Regarding long-tenured CEOs, some argue that when the CEO period is long, their main concern will not be to improve their image in the eyes of the board (Yousfi et al., Citation2022; Loukil & Yousfi, Citation2022). Therefore, they become less likely to undertake risky activities because they are already enjoying high levels of control over the firm (Chen & Zheng, Citation2014), they have more capabilities to resist board pressure (Loukil & Yousfi, Citation2022), or because they are entrenched within the firm and have greater managerial power (Laeven &Levine, 2009). Fukutomi (1991) argue that when CEOs’ tenure becomes longer, they become more committed and in compliance with the company’s strategy, their conviction and plans become more oriented to the efficient management of their companies. As a result, they become less willing to pursue entrepreneurial initiatives, so they prevent violating the current status of norms and practices. In turn, they become less likely to be risk-taking and their information sources will be restricted and increasingly narrow (Finkelstein & Hambrick, Citation1996), resulting in withholding the primary source of information and prohibiting the firms from entrepreneurial activities stimulation. This argument is empirically supported by Loukil and Yousfi (Citation2022), Farag and Mallin (Citation2018), and Zahra (Citation2005) who show a negative and significant link between CEOs’ tenure and risk-taking.

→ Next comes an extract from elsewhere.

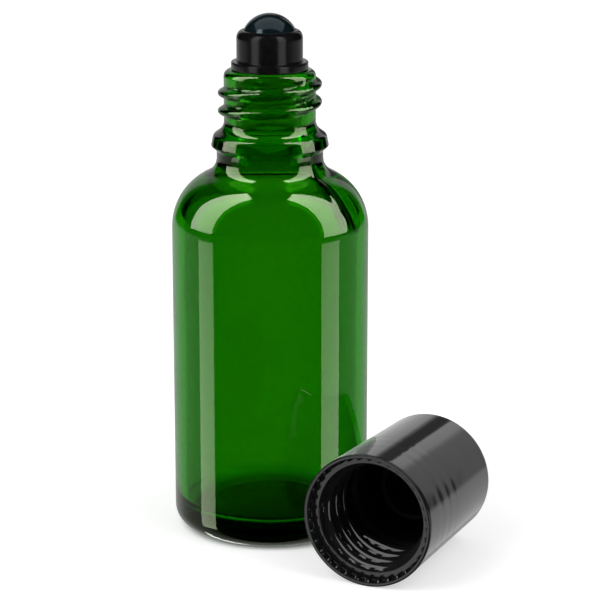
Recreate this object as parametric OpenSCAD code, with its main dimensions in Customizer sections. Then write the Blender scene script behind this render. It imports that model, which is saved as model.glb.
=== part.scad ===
// Roll-on bottle: a glass bottle, a ball fitment pressed into its neck, and its screw cap lying beside it.
// Origin: centre of the base, on the bottle's axis. +Z is up, and +Y runs from the cap's mouth to its closed end.

/* [Glass body] */
// Outer diameter of the body
body_d = 33; // [31:0.5:37]
// Height of the glass, from the base to the rim
bottle_h = 78.7; // [72:0.1:95]
// Thickness of the side wall
wall_t = 1.9; // [1.5:0.1:2.4]
// Thickness of the floor at its edge
floor_t = 3.9; // [2.6:0.1:5]
// Rise of the floor's middle above its edge
floor_crown_h = 0.8; // [0:0.1:1.2]
// Radius of the shoulder
shoulder_r = 10; // [8.5:0.25:11]
// Radius of the heel
heel_r = 3.4; // [2:0.1:4]
// Radius inside, where the floor meets the wall
floor_corner_r = 2.5; // [1.5:0.25:5]
// Inner diameter of the ring that the bottle stands on
stand_ring_d = 22; // [18:0.5:23]
// Height of the push-up inside that ring
push_up_h = 1; // [0.5:0.1:1.6]

/* [Neck] */
// Outer diameter of the neck between the turns of its thread
neck_d = 15.3; // [15:0.1:15.8]
// Diameter of the neck's bore
bore_d = 11.5; // [11:0.1:12]
// Radius of the rim's outer edge
rim_r = 1.1; // [0.6:0.1:1.2]
// Radius of the rim's inner edge
rim_inner_r = 0.4; // [0.2:0.1:0.5]
// Diameter over the thread's crest
thread_d = 17.3; // [17:0.1:17.8]
// Pitch of the thread
thread_pitch = 3; // [2.8:0.1:3.2]
// Number of turns on the neck
thread_turns = 1.83; // [1.2:0.01:2]
// Width of the thread's ridge at its foot
thread_w = 1.8; // [1.6:0.1:2.2]
// From the rim down to the upper end of the ridge
thread_drop = 1.9; // [1.8:0.05:2.6]
// Largest diameter of the collar under the thread
collar_d = 19.6; // [19.2:0.1:20]
// Diameter of the collar's upper edge
collar_top_d = 18.8; // [18.4:0.1:19.2]
// From the rim down to the collar's upper edge
collar_drop = 11; // [10.8:0.1:12]
// Height of the collar's face
collar_h = 1.7; // [1.2:0.1:2]
// Height of the chamfer under the collar
collar_chamfer_h = 0.95; // [0.6:0.05:1.2]
// Height of the hollow curve from the neck out to the collar
collar_sweep_h = 2.6; // [2:0.05:3]
// Diameter of the neck below the collar
lower_neck_d = 17.8; // [17.4:0.1:18.2]
// From the rim down to where the neck flares into the shoulder
lower_neck_drop = 15.1; // [14.8:0.1:18]
// Radius of that flare
neck_fillet_r = 2.4; // [1.5:0.1:3]
// Radius inside, where the bore opens into the body
bore_flare_r = 10; // [1:0.5:12]

/* [Ball and housing] */
// Diameter of the ball
ball_d = 9.5; // [9:0.05:9.6]
// How far the ball stands out above the lip
ball_show_h = 2.75; // [2.5:0.05:3.2]
// Running clearance round the ball
ball_clear = 0.07; // [0.03:0.01:0.1]
// Outer diameter of the housing
housing_d = 11; // [10.9:0.05:11.4]
// Height of the housing above the rim
housing_h = 6.55; // [6:0.05:7]
// Height of the rounding at the housing's lip
lip_round_h = 1.4; // [0.6:0.05:1.5]
// Width of the flat land between that rounding and the ball
lip_land_w = 0.1; // [0.05:0.05:0.2]
// Diameter of the flange that sits on the rim
flange_d = 12.8; // [12.6:0.1:13.2]
// Thickness of the flange
flange_t = 1.4; // [1:0.05:1.6]
// Radius of the flange's edges
flange_edge_r = 0.25; // [0.1:0.05:0.35]

/* [Neck plug] */
// Depth of the plug below the rim
plug_h = 9.9; // [8:0.1:11]
// Thickness of the plug's sleeve
plug_wall_t = 1; // [0.7:0.1:1.3]
// Clearance between the plug's sleeve and the bore
plug_clear = 0.25; // [0.15:0.05:0.35]
// Clearance between the sealing ribs and the bore
rib_clear = 0.03; // [0.02:0.01:0.08]
// Number of sealing ribs
rib_count = 3; // [2:1:4]
// Width of a sealing rib at its foot
rib_w = 0.9; // [0.6:0.1:1.2]
// Flat top of a rib, as a share of its foot
rib_top_share = 0.25; // [0.1:0.05:0.5]
// Length of the lead-in at the sleeve's lower end
lead_in_h = 0.8; // [0.5:0.1:1.2]
// Diameter of the hole that feeds the ball
feed_d = 3; // [2:0.1:3.4]
// Thickness of the web round that hole
web_t = 1.1; // [0.9:0.1:1.6]
// Height of the seat ring above the rim
seat_h = 2.6; // [2:0.1:3]
// Number of feed grooves in the seat
groove_count = 4; // [3:1:6]
// Width of a feed groove
groove_w = 0.8; // [0.5:0.1:1]
// Depth of a feed groove below the edge of the feed hole
groove_depth = 0.5; // [0.3:0.1:0.6]
// Gap round the plug's head inside the housing
head_clear = 0.05; // [0.03:0.01:0.08]
// Height of the head that the housing holds
head_h = 1.3; // [1:0.05:1.4]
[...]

Despite the above findings, Martino et al. (Citation2020) and Yusuf et al. (Citation2022) document no significant relationship between CEOs’ tenure and risk-taking, while Chen and Zheng (Citation2014) and Yeoh and Hooy (Citation2020) document a significant positive relationship between CEOs tenure and risk-taking. As mentioned earlier, although several studies have examined the relationship between CEOs characteristics and corporate risk-taking, to the best of our knowledge, there is no one singular study about Jordanian firms. To fill this gap, this research aims to examine the impact of the CEOs’ demographic characteristics (e.g., gender, age, qualification, experience, ownership, duality, and tenure) on Jordanian firms’ risk-taking based on a sample of manufacturing and service firms listed on Amman Stock Exchange (ASE). For this purpose, we developed seven hypotheses as follows:

H1: Firms’ risk-taking level is significantly associated with the CEOs’ gender.

H2: Firms’ risk-taking level risk-taking is significantly associated with the CEOs’ age.

H3: Firms’ risk-taking level is significantly associated with the CEOs’ qualifications.

H4: Firms’ risk-taking level is significantly associated with the CEOs’ experience.

H5: Firms’ risk-taking level is significantly associated with the CEOs’ share ownership.

H6: Firms’ risk-taking level is significantly associated with the CEOs’ duality.

H7: Firms’ risk-taking level is significantly associated with the CEOs’ tenure.

3. Research method

3.1. Sample and data collection

Our analysis is based on a sample of manufacturing and service firms listed on the Amman Stock Exchange (ASE) for the financial years 2015–2019. We chose to examine only two years’ data because we believe that the CEO’s attributes examined do not change considerably by the passage of time and, therefore, adding more years would not add value to the analysis. In addition, we select 2015 and 2016 as we need at least 4 years ahead data, as will be discussed later, to calculate the risk variable. Further, the financial sector firms are excluded from the analysis because they are subject to certain regulations and laws which may affect the results. Additionally, we exclude firms that do not have the complete data about the independent and dependent variables. The data related to the study variables were collected from the Jordanian Securities Depository Center (SDC) website, the ASE website, and from the firms’ annual reports for the financial years involved. The final sample consists of 82 companies with 164 firm-year observations.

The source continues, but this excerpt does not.